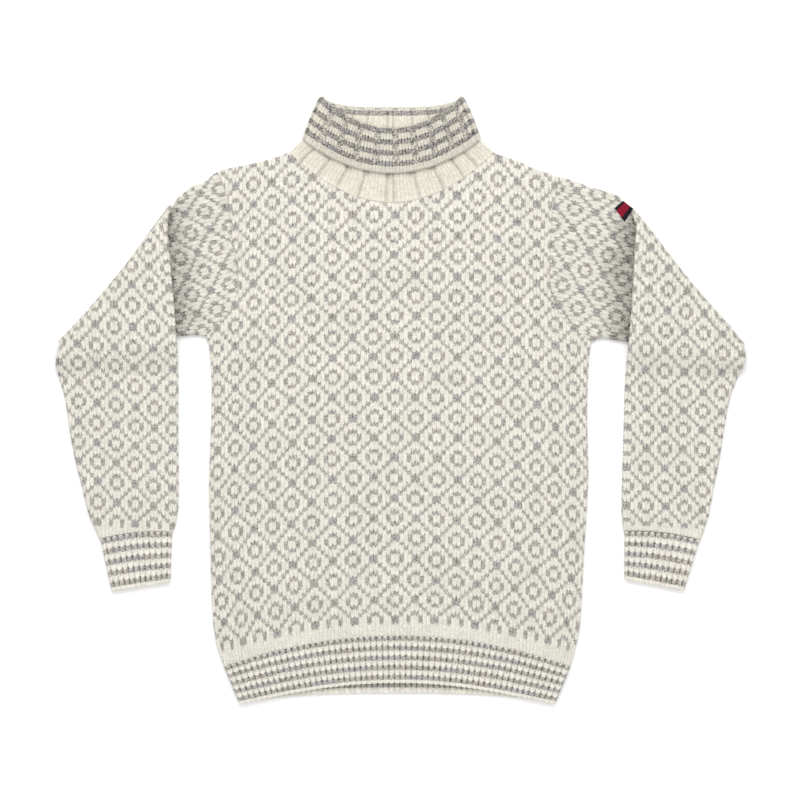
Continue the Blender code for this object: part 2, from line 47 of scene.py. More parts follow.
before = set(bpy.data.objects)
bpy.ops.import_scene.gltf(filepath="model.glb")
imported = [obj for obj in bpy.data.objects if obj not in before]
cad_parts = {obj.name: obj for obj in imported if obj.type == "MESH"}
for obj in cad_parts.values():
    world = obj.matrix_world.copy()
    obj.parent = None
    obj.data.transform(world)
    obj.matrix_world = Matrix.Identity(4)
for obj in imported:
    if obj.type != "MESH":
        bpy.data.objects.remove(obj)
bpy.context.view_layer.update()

MIDDLE = np.array((0.0003, 0.001, 0.0))  # middle of the footprint, as the tables measure


def tenths(*rows):
    """A table in tenths of a millimetre, as metres."""
    return np.array(rows) / 10000


# ---- the cloth -----------------------------------------------------------------------------------
CLOTH = 0.0035  # thickness of the knitted wall
GAP = 0.0003  # space between two layers that lie on each other
LAYER = CLOTH + GAP
TUBE = 2 * CLOTH + GAP  # height of a tube that is pressed flat

# ---- body ----------------------------------------------------------------------------------------
HEM_X = -0.0035
RIB_LINE_Y = -0.305
RIB_LINE_SAG = 0.04
BACK_HEM_Y = -0.3802
BACK_HEM_SAG = 0.0137
FRONT_HEM_LIFT = 0.0138
NECK_X = -0.011
NECK_Y = 0.3237
NECK_HALF = 0.1327
FRONT_NECK_DEPTH = 0.065
BACK_NECK_DEPTH = 0.017

# Rows of the tables are right x, right y, left x, left y.  Body side edges run from the armpit down, the
# armhole from the shoulder down, and the shoulder from the armhole in.
SIDE_SEAM = tenths(
    (-2522, 852, 2483, 787), (-2483, 735, 2463, 670), (-2450, 380, 2442, 320), (-2450, -200, 2430, -200),
    (-2480, -1000, 2444, -1000), (-2468, -1700, 2405, -1700), (-2452, -2350, 2370, -2350),
    (-2425, -2850, 2340, -2850), (-2375, -3180, 2285, -3180), (-2282, -3450, 2210, -3450))
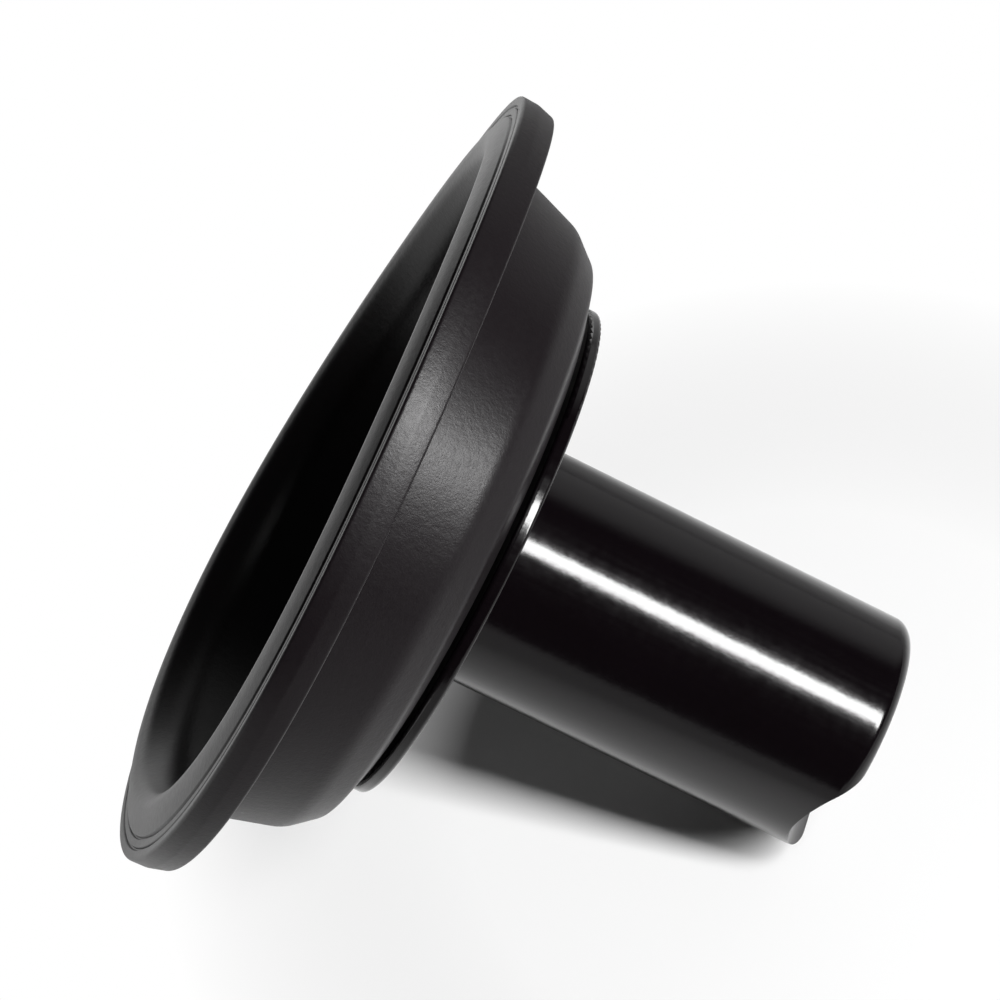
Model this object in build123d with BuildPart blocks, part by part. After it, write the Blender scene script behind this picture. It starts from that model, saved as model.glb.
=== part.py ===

....................

== GOAL ==
From the listing above, extract all records word for word.

== TASK RESULT ==
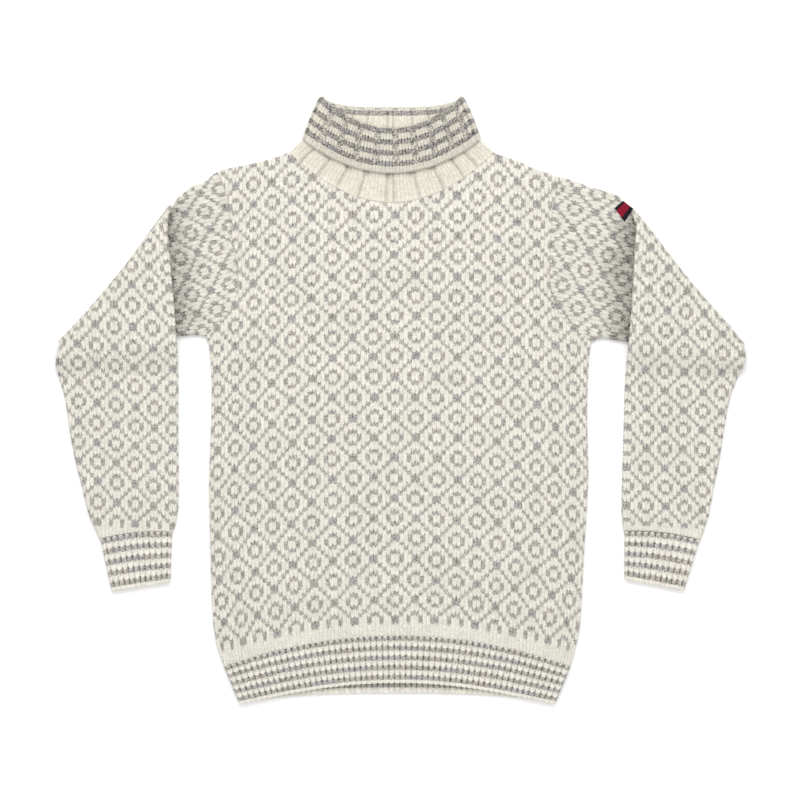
Continue the Blender code for this object: part 2, from line 47 of scene.py. More parts follow.
before = set(bpy.data.objects)
bpy.ops.import_scene.gltf(filepath="model.glb")
imported = [obj for obj in bpy.data.objects if obj not in before]
cad_parts = {obj.name: obj for obj in imported if obj.type == "MESH"}
for obj in cad_parts.values():
    world = obj.matrix_world.copy()
    obj.parent = None
    obj.data.transform(world)
    obj.matrix_world = Matrix.Identity(4)
for obj in imported:
    if obj.type != "MESH":
        bpy.data.objects.remove(obj)
bpy.context.view_layer.update()

MIDDLE = np.array((0.0003, 0.001, 0.0))  # middle of the footprint, as the tables measure


def tenths(*rows):
    """A table in tenths of a millimetre, as metres."""
    return np.array(rows) / 10000


# ---- the cloth -----------------------------------------------------------------------------------
CLOTH = 0.0035  # thickness of the knitted wall
GAP = 0.0003  # space between two layers that lie on each other
LAYER = CLOTH + GAP
TUBE = 2 * CLOTH + GAP  # height of a tube that is pressed flat

# ---- body ----------------------------------------------------------------------------------------
HEM_X = -0.0035
RIB_LINE_Y = -0.305
RIB_LINE_SAG = 0.04
BACK_HEM_Y = -0.3802
BACK_HEM_SAG = 0.0137
FRONT_HEM_LIFT = 0.0138
NECK_X = -0.011
NECK_Y = 0.3237
NECK_HALF = 0.1327
FRONT_NECK_DEPTH = 0.065
BACK_NECK_DEPTH = 0.017

# Rows of the tables are right x, right y, left x, left y.  Body side edges run from the armpit down, the
# armhole from the shoulder down, and the shoulder from the armhole in.
SIDE_SEAM = tenths(
    (-2522, 852, 2483, 787), (-2483, 735, 2463, 670), (-2450, 380, 2442, 320), (-2450, -200, 2430, -200),
    (-2480, -1000, 2444, -1000), (-2468, -1700, 2405, -1700), (-2452, -2350, 2370, -2350),
    (-2425, -2850, 2340, -2850), (-2375, -3180, 2285, -3180), (-2282, -3450, 2210, -3450))
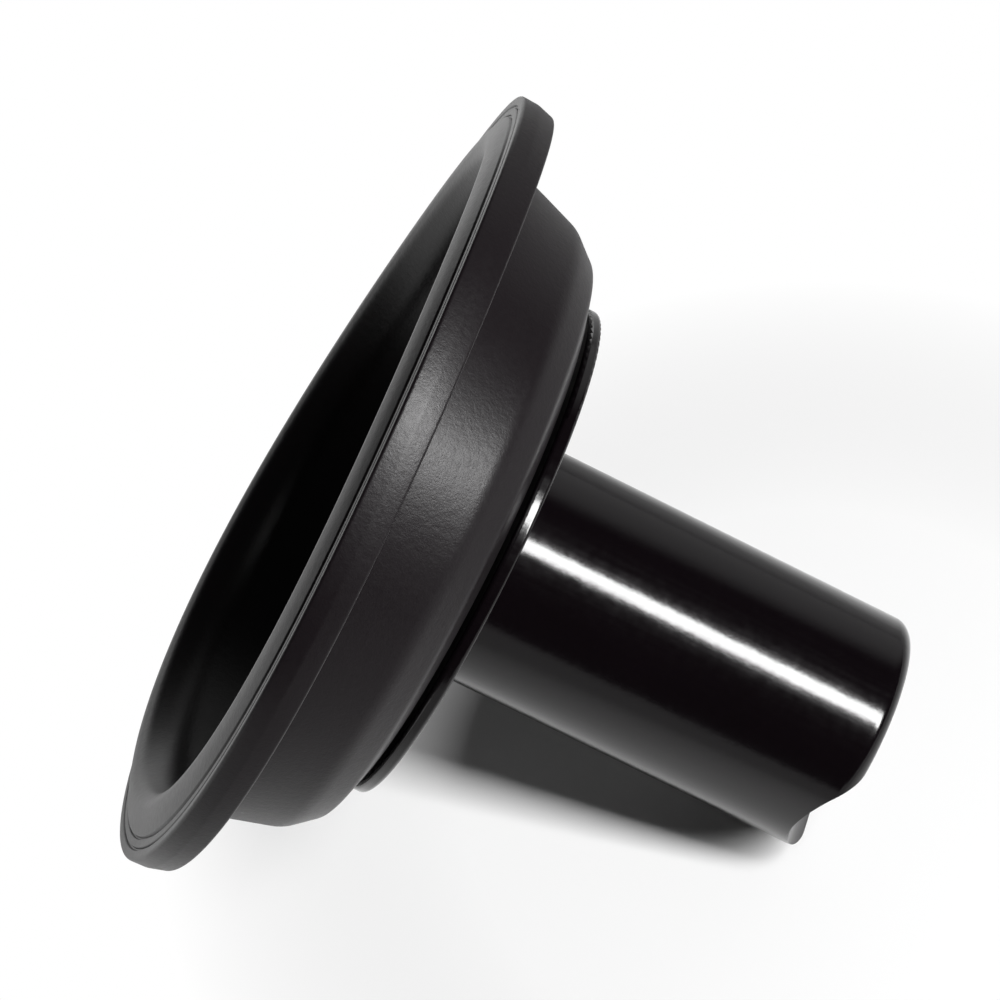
Model this object in build123d with BuildPart blocks, part by part. After it, write the Blender scene script behind this picture. It starts from that model, saved as model.glb.
=== part.py ===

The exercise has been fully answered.